A recent report by the Department for Education showed that the percentage of state-educated pupils going on to universities and colleges in 2013/14 fell to 62%, from 66% in the previous year. This reduction is in light of recent research from the think tank the Resolution Foundation which reported that Millennials are now at risk of becoming the first ever generation to record lower lifetime earnings than their predecessors, prompting Paul Johnson, Director of the Institute of Fiscal Studies, to comment that he ‘…fear[s] such intergenerational inequality w[ill] fuel wider inequality in society because youngsters with rich parents w[ill] retain such an unfair advantage in the important years of early adulthood’. Wider intergenerational inequality is being fuelled by greater marketisation of the education sector with the existence of ‘private education by proxy’ where a favourable Ofsted rating can lead to inflation in local house prices, with the segregation of those not able to keep up. In a report presented to the Royal Economics Society, Dr. Iftikhar Hussain of Sussex University demonstrated the link between small changes in school ratings and house prices: the average house price in the UK is at almost £300k, meaning that a one-point improved Ofsted grade for a comprehensive primary school puts typically £15,000 on the value of houses in the catchment area, with richer households more willing and able to pay for higher quality schools. Private education by proxy extends into grammar schools: a 2013 study in south-east England by the Institute of Education found that nearly three quarters of first year grammar school pupils had been privately tutored for their entrance test, costing at least, £25 per hour with the Sutton Trust now estimating the British tuition market to be worth some £2bn a year.

Since the mid-1940s inequality and capital accumulation have risen across the developed world. This increasing global rise in general inequality is mirrored by increasing inequality in educational opportunity; no more clearly is this demonstrated than in the disparity of provision between private and state education within the UK.

The deliberate introduction of market forces into the education system through greater parental choice, selection by ability, free schools and multi-academy mergers and acquisitions; means that schools which struggle to attract pupils pay the price with reduced funding. Although market forces are supposed to increase attainment standards, in practice it benefits higher socio-economic groups at the expense of others.  In the same way, market forces predict that some schools may find themselves in collaborative isolation as resource distribution is skewed amongst competitors. Collaboration is vital for sharing the best practices, local capacity building, and in developing a wider philosophy of a self-improving school-led system which is united around a common purpose. Evidence suggests that increased choice and competition has not led to higher educational standards.

r > g

The world-renowned economist and Centennial Professor at the LSE’s International Inequalities Institute, Thomas Piketty, argues that, gross inequality arises when the rate of return on capital (r) is greater than the rate of economic growth (g) over the long term. The result is an ever-greater concentration of wealth in the hands of the few. If we analyse this from the perspective of a marketised education system which favours higher socioeconomic classes, then reducing the gap in life opportunity between ‘the rich and the rest’ is set to become one of our greatest social challenges. Applying the principles of Piketty’s equation to education suggests we have system where market forces determine that the rate of return on privately held educational capital will always be greater than the rate of growth of social opportunity. The implications of this are profound, as it means that societies leaders will be increasingly and forever disconnected from the majority of the population – as wealth and opportunity become ever more concentrated in the hands of the few. The consequences of this are currently being felt across Europe and the Atlantic with the rise of populist, anti-establishment, political movements.

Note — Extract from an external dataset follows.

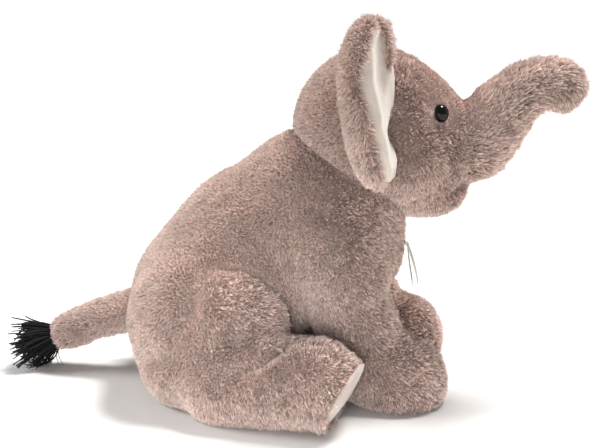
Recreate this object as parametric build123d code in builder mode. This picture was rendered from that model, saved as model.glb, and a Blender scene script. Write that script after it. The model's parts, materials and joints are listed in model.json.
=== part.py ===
from build123d import *
import os
from math import asin, cos, degrees, radians, sin

# A seated stuffed elephant, in millimetres. It faces +X, its left is +Y, and it sits on Z = 0.
# A ball is (x, y, z, radius). An egg is two balls joined by a tangent cone.
# Pieces that come in pairs are made on the right side (-Y) and mirrored to the left.

FABRIC = 2.5  # plush cloth and the roots of its pile
SLACK = 0.5  # room between the stuffing and its cover
JOINT_GAP = 0.6  # room around a piece that moves in another
BEYOND = 100  # past the outside of anything

# Body: a leaning egg from the seat to the chest
SEAT_BALL = (-2, 0, 57, 63)
CHEST_BALL = (73, 0, 128, 60)
LEAN = Vector(75, 0, 71).normalized()  # the body's long axis, up through the neck

# Neck: a stuffed ball between the body and the head
NECK_CENTRE = (99, 0, 153)
NECK_RADIUS = 28.5
NECK_GROOVE = 5.5  # each side of the neck plane, so that the head can nod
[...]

In a survey carried out by the Schools, Students and Teachers Network and Arcadis some 84% of publicly funded schools are either currently running a budget deficit or expect to have one within the next three years . The findings form part of a report looking at how schools have been forced to change or adapt working practices to overcome funding pressures. Among the money-saving strategies being employed by schools, the survey finds that increasing class sizes and pupil-to-staff ratios are the most common, with some schools using Skype to deliver lessons in order to share teaching staff. Other schools are cutting costs by reducing the number of qualified teachers and increasing the number of unqualified teaching staff. State schools have been facing rising costs for some time, including increased employee pension contributions, inflation, and the government’s one per cent pay award to teaching staff. In April 2016, the Institute of Fiscal Studies reported that schools are facing the most severe budget cuts since the 1970s and predicted reductions of at least seven per cent in per-pupil funding by 2020 . Our state schools are dealing with this while simultaneously undergoing pressure to improve narrowly defined pupil outcomes, implement extensive curriculum reform, and cope with a crisis in recruitment. Perhaps though, the biggest challenge amongst these pressures is achieving clarity of what it is we are trying to achieve with our education system.